> [Stated goal]: Both the line containing "before = set(bpy.data.objects)" and the line containing "v in hinge))" belong in the answer, along with every line between them; print exactly those.

> [Data shown]:
## begin

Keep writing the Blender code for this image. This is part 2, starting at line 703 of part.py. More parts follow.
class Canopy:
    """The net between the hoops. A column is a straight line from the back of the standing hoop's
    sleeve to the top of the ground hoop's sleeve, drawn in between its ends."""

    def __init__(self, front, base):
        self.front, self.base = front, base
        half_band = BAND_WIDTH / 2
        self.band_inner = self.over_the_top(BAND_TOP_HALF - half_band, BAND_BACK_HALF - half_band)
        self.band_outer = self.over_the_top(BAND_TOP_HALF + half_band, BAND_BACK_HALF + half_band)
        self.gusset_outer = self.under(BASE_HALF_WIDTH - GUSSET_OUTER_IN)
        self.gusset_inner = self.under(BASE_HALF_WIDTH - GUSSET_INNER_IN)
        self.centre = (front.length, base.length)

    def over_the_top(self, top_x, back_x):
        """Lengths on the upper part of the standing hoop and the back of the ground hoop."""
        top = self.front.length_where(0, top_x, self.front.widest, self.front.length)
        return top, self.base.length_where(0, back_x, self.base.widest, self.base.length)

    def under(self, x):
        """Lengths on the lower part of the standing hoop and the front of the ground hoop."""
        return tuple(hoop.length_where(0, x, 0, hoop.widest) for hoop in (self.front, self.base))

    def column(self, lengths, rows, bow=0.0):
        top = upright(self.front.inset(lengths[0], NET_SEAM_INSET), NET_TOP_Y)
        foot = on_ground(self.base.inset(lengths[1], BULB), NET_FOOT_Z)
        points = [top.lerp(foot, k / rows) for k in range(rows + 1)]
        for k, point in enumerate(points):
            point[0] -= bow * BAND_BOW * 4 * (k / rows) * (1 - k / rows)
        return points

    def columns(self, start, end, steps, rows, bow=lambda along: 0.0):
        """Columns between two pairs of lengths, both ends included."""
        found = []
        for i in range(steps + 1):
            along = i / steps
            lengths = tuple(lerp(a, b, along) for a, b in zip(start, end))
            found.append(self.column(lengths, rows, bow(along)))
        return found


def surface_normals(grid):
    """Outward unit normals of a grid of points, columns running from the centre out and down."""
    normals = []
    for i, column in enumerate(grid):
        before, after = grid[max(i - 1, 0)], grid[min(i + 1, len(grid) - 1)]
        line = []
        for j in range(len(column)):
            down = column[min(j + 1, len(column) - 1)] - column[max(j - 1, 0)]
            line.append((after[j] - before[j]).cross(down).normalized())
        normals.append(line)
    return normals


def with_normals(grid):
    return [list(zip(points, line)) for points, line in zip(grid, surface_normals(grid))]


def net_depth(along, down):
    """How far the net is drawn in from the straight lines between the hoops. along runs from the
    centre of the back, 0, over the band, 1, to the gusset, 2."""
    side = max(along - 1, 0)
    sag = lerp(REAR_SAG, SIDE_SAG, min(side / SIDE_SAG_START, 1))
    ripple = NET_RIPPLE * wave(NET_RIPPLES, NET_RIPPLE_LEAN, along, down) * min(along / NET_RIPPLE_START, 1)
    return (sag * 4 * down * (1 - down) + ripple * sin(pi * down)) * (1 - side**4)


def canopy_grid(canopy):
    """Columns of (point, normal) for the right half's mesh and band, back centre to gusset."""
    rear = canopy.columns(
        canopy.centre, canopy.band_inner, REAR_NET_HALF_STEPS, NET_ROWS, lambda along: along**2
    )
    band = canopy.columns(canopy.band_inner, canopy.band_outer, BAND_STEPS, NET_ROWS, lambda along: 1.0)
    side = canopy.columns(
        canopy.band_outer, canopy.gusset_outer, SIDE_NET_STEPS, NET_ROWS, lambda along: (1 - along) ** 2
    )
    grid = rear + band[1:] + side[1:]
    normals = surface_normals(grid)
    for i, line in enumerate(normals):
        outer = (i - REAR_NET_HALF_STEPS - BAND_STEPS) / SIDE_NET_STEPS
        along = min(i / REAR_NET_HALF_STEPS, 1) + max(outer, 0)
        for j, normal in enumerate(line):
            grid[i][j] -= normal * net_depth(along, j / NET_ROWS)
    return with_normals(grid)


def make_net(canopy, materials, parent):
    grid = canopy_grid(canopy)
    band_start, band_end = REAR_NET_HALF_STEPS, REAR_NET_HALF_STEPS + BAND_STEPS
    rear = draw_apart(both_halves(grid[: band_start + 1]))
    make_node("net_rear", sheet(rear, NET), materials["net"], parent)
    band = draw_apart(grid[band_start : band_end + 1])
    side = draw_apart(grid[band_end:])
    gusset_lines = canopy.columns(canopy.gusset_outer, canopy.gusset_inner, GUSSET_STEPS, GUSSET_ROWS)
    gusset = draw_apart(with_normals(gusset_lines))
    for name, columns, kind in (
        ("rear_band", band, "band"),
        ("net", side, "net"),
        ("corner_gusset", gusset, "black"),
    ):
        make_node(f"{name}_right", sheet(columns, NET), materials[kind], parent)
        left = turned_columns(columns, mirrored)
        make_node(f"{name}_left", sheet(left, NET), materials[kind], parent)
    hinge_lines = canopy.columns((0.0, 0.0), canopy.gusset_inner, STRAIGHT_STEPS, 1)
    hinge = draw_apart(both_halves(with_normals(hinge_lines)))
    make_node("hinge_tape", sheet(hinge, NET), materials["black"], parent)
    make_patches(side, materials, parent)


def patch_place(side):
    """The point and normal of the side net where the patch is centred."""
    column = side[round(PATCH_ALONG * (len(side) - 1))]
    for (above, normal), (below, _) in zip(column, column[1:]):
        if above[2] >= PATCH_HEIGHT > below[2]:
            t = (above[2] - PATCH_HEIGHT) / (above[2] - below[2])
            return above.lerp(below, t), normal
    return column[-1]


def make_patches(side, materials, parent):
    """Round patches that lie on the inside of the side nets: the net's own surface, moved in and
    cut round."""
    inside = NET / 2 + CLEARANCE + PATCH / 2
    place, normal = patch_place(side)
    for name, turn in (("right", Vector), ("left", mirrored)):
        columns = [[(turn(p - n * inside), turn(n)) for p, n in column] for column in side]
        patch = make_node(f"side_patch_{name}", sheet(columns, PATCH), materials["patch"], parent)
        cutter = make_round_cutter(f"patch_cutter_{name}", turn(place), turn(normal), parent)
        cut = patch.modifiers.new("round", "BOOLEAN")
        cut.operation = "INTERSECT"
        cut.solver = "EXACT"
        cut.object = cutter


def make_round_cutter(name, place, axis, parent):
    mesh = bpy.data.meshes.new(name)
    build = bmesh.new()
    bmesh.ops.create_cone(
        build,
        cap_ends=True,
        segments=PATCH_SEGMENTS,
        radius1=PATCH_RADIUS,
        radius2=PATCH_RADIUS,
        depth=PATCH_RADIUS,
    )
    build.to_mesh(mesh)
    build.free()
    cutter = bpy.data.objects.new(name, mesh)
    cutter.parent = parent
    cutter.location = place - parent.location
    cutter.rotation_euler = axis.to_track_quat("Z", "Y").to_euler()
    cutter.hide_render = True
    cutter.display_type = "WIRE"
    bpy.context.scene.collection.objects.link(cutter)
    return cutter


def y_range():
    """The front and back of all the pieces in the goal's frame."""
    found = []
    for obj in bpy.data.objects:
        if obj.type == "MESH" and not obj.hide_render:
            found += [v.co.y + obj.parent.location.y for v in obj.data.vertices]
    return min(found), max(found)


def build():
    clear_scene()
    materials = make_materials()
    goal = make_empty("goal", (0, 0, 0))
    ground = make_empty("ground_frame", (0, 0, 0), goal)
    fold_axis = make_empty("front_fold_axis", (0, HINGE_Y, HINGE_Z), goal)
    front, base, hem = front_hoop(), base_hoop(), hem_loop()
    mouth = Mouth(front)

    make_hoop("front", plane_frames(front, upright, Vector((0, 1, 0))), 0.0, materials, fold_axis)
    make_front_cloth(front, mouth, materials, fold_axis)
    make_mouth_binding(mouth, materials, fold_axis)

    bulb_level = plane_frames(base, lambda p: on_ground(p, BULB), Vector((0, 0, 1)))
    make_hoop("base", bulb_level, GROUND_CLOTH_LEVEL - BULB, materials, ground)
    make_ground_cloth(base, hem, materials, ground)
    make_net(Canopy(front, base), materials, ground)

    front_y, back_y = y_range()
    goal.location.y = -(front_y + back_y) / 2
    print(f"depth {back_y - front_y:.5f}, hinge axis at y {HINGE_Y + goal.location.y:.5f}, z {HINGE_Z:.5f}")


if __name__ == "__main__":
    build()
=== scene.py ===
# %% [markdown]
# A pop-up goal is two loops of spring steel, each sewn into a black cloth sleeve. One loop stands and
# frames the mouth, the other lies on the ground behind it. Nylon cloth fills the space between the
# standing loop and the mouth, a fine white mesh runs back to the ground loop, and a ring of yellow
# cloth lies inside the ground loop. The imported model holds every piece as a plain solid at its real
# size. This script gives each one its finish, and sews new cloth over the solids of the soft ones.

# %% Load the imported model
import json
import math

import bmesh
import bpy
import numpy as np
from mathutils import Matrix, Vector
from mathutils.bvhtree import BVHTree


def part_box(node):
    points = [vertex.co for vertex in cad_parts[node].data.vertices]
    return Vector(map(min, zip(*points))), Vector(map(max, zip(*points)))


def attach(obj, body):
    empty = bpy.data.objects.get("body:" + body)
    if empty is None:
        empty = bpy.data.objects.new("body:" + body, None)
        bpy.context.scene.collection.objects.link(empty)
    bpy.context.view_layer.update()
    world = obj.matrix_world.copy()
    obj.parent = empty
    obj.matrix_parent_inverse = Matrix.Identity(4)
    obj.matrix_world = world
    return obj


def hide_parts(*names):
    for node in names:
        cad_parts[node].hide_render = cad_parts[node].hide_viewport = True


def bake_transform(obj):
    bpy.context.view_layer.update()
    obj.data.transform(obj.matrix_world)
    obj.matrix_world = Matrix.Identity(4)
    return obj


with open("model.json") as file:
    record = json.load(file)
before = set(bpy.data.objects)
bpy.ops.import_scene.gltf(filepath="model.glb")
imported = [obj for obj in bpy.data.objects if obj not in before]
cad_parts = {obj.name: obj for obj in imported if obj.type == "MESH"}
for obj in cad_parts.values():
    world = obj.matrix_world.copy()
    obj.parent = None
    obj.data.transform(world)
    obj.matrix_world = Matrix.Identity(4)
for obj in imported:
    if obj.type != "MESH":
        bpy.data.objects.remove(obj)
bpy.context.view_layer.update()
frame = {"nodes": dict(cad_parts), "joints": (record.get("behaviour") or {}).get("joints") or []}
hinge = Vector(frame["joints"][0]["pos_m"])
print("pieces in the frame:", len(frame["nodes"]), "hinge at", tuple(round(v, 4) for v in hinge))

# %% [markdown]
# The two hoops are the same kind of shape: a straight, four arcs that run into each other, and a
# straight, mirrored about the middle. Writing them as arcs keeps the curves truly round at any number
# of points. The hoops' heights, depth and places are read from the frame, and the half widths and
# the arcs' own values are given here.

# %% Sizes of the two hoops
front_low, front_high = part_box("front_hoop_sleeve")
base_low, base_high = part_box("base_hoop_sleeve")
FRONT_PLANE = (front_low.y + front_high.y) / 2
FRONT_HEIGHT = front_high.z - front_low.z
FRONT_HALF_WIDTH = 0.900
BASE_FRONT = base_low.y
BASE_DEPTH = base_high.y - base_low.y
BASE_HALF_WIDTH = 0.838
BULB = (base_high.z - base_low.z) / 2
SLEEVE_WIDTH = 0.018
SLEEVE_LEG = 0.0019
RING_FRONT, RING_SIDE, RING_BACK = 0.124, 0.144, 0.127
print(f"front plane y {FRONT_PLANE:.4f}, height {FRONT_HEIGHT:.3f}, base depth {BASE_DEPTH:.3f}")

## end

> [Solved problem]:
before = set(bpy.data.objects)
bpy.ops.import_scene.gltf(filepath="model.glb")
imported = [obj for obj in bpy.data.objects if obj not in before]
cad_parts = {obj.name: obj for obj in imported if obj.type == "MESH"}
for obj in cad_parts.values():
    world = obj.matrix_world.copy()
    obj.parent = None
    obj.data.transform(world)
    obj.matrix_world = Matrix.Identity(4)
for obj in imported:
    if obj.type != "MESH":
        bpy.data.objects.remove(obj)
bpy.context.view_layer.update()
frame = {"nodes": dict(cad_parts), "joints": (record.get("behaviour") or {}).get("joints") or []}
hinge = Vector(frame["joints"][0]["pos_m"])
print("pieces in the frame:", len(frame["nodes"]), "hinge at", tuple(round(v, 4) for v in hinge))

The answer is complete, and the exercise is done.